Alberta’s economy faces a significant threat as nearly 10,000 rail workers, including conductors, engineers, and yard workers, prepare for a potential strike by Thursday. The Teamsters union has issued a 72-hour strike notice to Canadian National Railway (CN) and Canadian Pacific Kansas City, signaling a possible halt in operations that could have far-reaching consequences.

CN has responded with a lockout notice, warning that unless an agreement or binding arbitration is reached, a shutdown of its network will proceed. The stakes are high, with Canada’s railways transporting $380 billion in goods annually.

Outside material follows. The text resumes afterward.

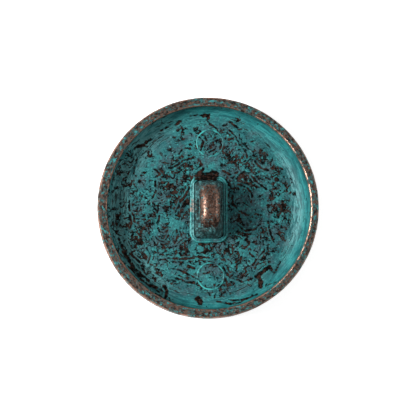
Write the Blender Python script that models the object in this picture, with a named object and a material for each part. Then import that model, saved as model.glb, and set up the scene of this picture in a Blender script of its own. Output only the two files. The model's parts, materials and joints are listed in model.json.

A work stoppage could cost the economy over a billion dollars per day, according to Canadian Manufacturers & Exporters (CME).

Ryan Greer, CME’s vice president, described the potential strike as “catastrophic” for Alberta and the broader Canadian economy. Alberta, heavily reliant on rail for transporting goods such as oil, agricultural products, and manufactured goods, could see significant disruptions. The average daily financial impact on manufacturers is estimated at $275,000 per day of the stoppage.

In addition to economic concerns, safety, scheduling, and fatigue management remain key issues for the rail workers. Despite weekend negotiations, CN and the union remain far apart, with little progress made.

If the strike proceeds, Albertans could face delays and shortages in essential goods, impacting both consumers and businesses across the province.